Jutamas
Piyawat Kingket, chief of the Department of Special Investigation's special crimes unit, said yesterday that evidence has been found locally to implicate suspects, including Jutamas, who has consistently and vehemently denied any involvement in allegedly taking kickbacks while she was overseeing the film festival.
The case, which involved bribery and budgets that were within Jutamas's power to approve, has been forwarded to the National Anti-Corruption Commission, which is expected to make a decision soon on how to proceed, Piyawat said.
The trial of two Hollywood producers accused of trying to bribe their way into running the Bangkok International Film Festival is now underway at the US Federal District Court in Los Angeles, and, for the first time, Jutamas's name has cropped up in the court transcripts.

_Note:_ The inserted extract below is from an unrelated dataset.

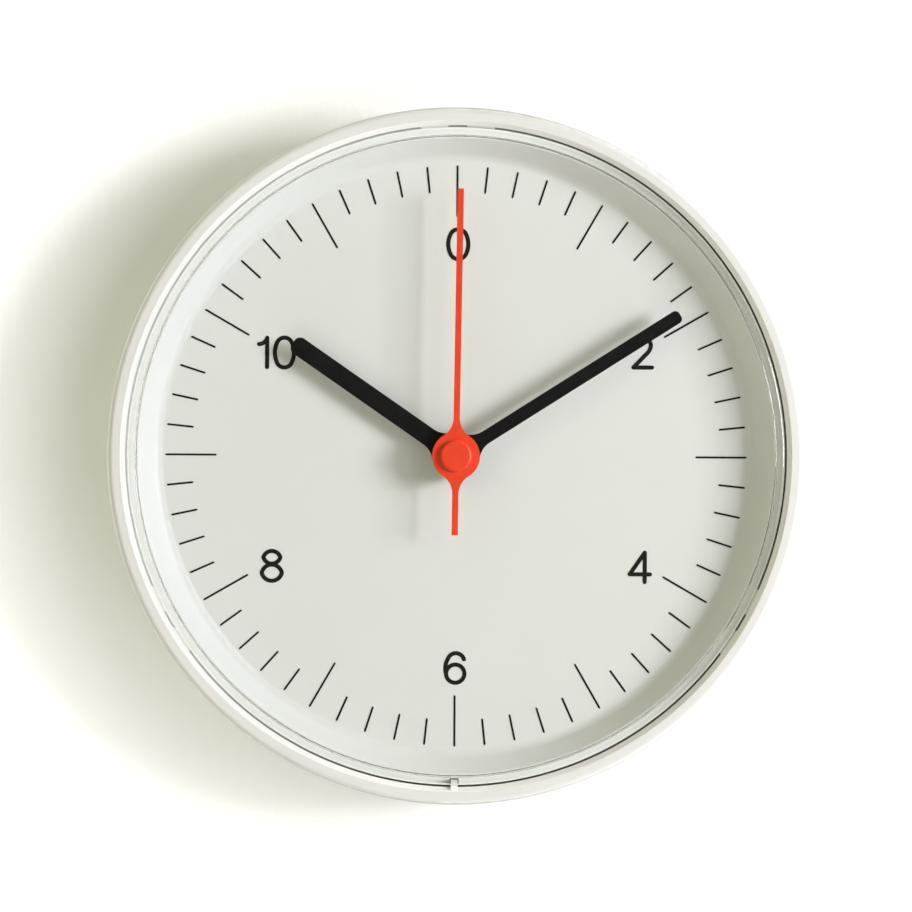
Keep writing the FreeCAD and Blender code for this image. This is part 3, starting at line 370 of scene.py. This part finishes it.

The local case, however, has not incorporated any accounts from American investigators who questioned producer Gerald Green and his wife Patricia, who stand accused in the US of violating the Foreign Corrupt Practices Act in connection with the film festival.
Getting the US investigators' interrogation records would be a lengthy bilateral process, Piyawat said.
The FBI, however, did seek cooperation from Thailand when launching its probe of the couple during the Surayud government.
The US indictment, filed in December 2007, claims that Green, the executive producer of the 2006 film, "Rescue Dawn", and his wife conspired to pay a Thai government official more than US$1.7 million (Bt58 million) to land the contract to run the festival.
The indictment says organising the festival would be worth more than $10 million.
The Financial Times noted that the case against the Greens is the first time that the Foreign Corrupt Practices Act has been used against the entertainment industry, but it may not be the last.
The US court heard that the accomplices attempted to conceal their bribery by using different business entities, some with dummy addresses and phone numbers, and by making "commission" payments through the foreign bank accounts of intermediaries.
The defence in the US trial is expected to start making its argument in the next few days.
Extra spending by US filmmakers to keep officials overseas happy is reportedly not that unusual.
A 2007 Times analysis of the budget of the film "Sahara", for instance, found that $237,386 was spent on "courtesy payments", "gratuities" and "local bribes".